The greatest misfortune is desire.
The greatest burden is greed.
The greatest curse is discontent.
Only those who know when enough is enough will ever have enough.
- Lao Tzu (Tao Te Ching #46, trans. Ray Grigg)

There is no greater illusion than fear,
No greater wrong than preparing to defend yourself.
- Lao Tzu (Tao Te Ching #46, trans. Stephen Mitchell)

Fear births jealousy, fuels anger, and prompts harsh words.
The most difficult times contain the greatest fear.
- Lao Tzu (Tao Te Ching #46, trans. William Martin, The Couple's Tao Te Ching)
Current Music: "Tear in your hand" - Tori Amos
Prince of Happinesspoh on March 13th, 2008 03:29 pm (UTC)
I'm still waiting for my copy of the Tao Te Ching...

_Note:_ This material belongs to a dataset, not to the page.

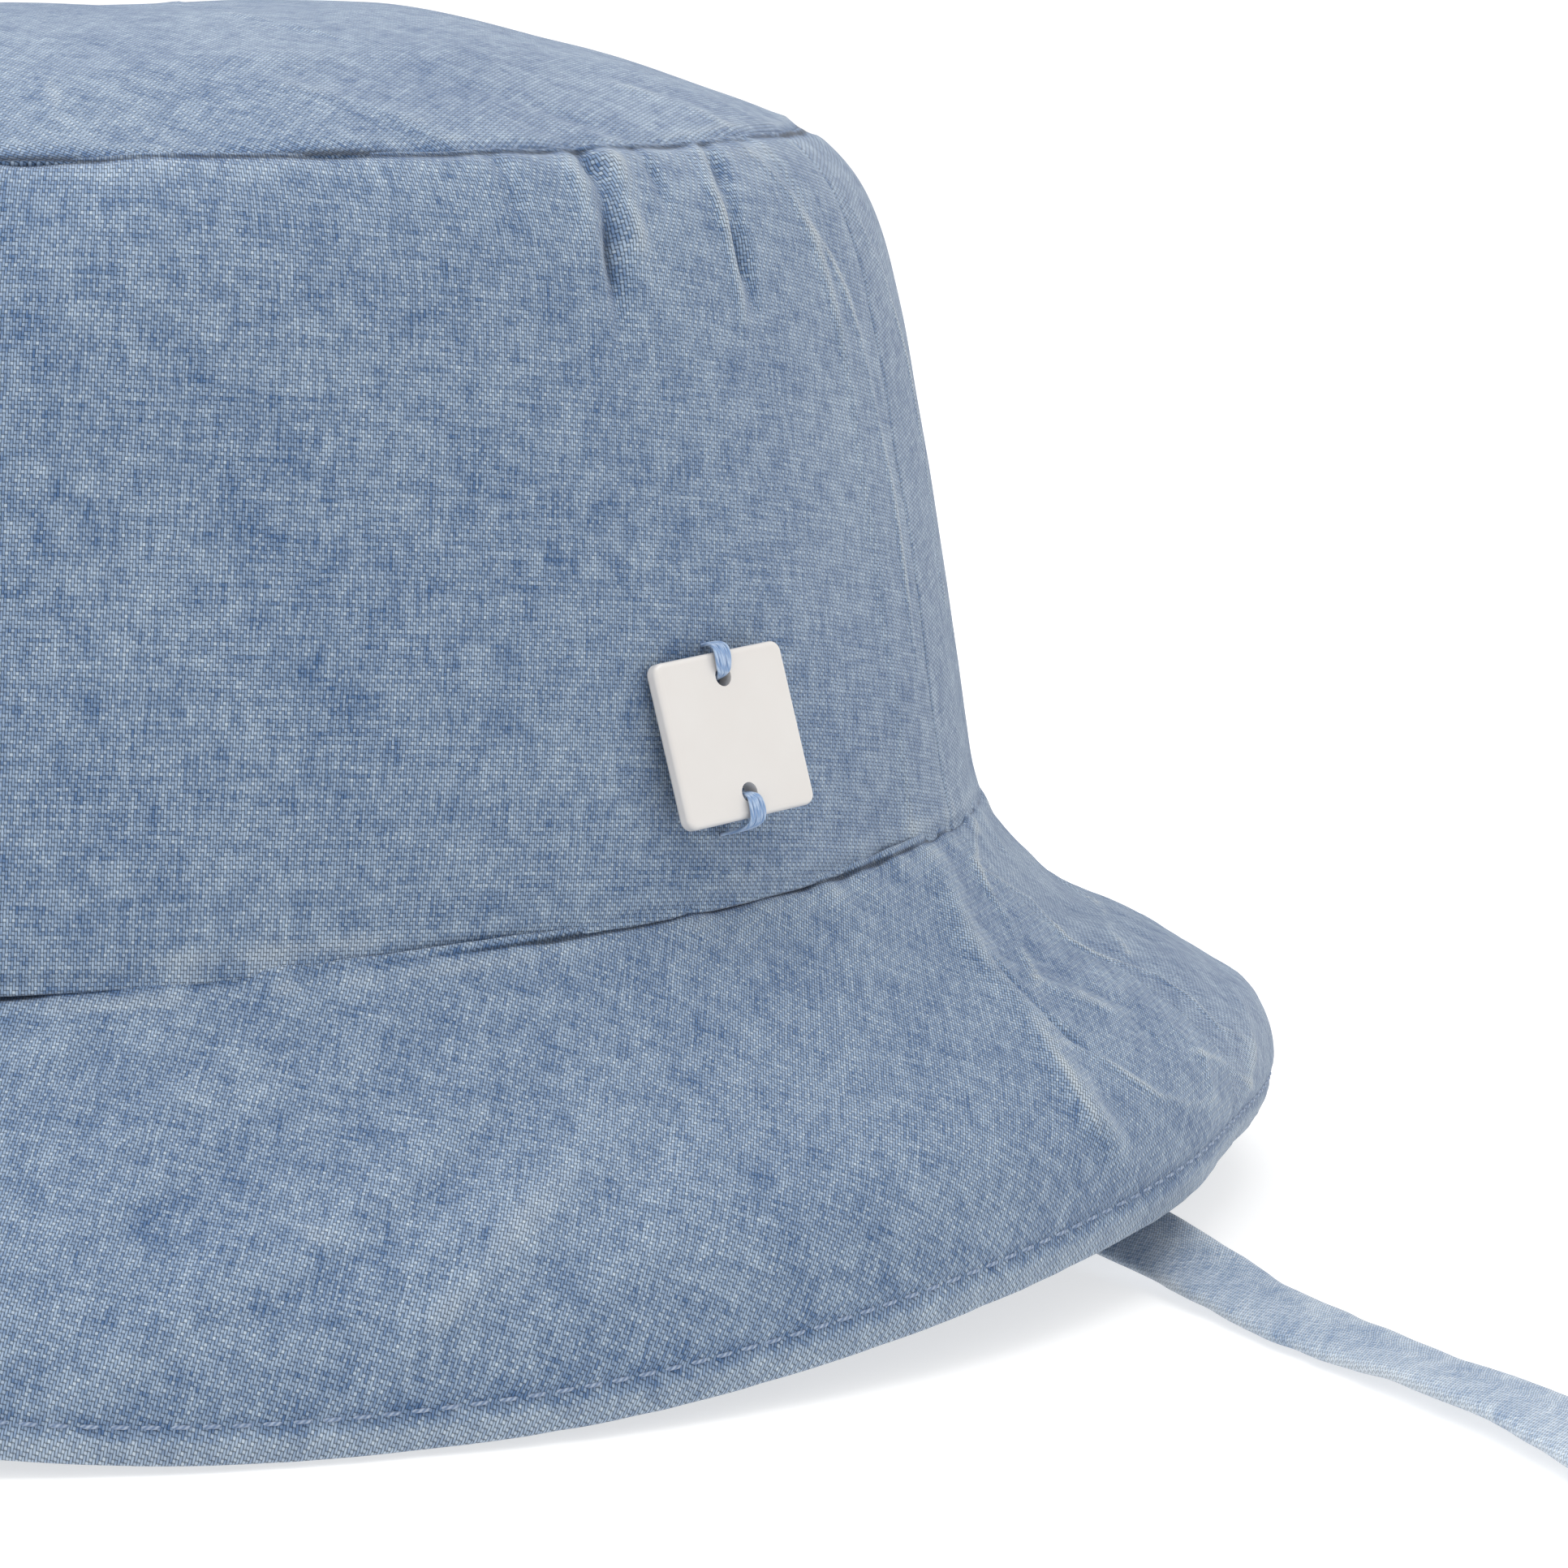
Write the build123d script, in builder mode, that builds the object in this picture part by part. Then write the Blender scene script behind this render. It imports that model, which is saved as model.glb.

The second one, should that be "that" or "than?"

It echoes a lot of my feelings towards people who study martial arts for "COMBAT READY SELF-DEFENSE" namely because there's a lot of fear-mongering that goes along with selling that style of instruction, and people just end up being jittery. Like Rex Kwon Do from Napoleon Dynamite but in real life.
bitterfun on March 13th, 2008 04:18 pm (UTC)
There is something lost in the translation of the second quote. As is, it implies preparing a defense is a great wrong. Where as preparing a defense for an illusion is really the great wrong. Lao Tzu makes other references in the Tao Te Ching to having a defense through strength in self and flowing with your environment.
Kburgunder on March 13th, 2008 05:35 pm (UTC)
The way I've always internalized the middle interpretation is similar to the whole Taoist "if you do not trust them, you make them untrustworthy" ... Maybe it's because I spend so much time fascinated with romantic relationships, but to me, the quote is mostly a reminder to myself to not flinch before someone has even thought about punching me - and I don't mean that literally, but it applies to both the proverbial and the literal. Now if it's clear they're going to punch me, I'm mostly definitely going to prepare to defend. And I'm also going to spend a lot of time learning about proper defense. But, until that moment, don't manifest the situation, don't escalate a situation from nothing.

That's how I take it, at any rate.

I also wholly concede your point.
Prince of Happinesspoh on March 13th, 2008 05:43 pm (UTC)
Being tensed all the time does no good, that's for sure. Learning this through judo also. Relaxed and open all the way up to the point of attacking. Understanding this concept and applying it...different creatures in the sense that application requires cultivation.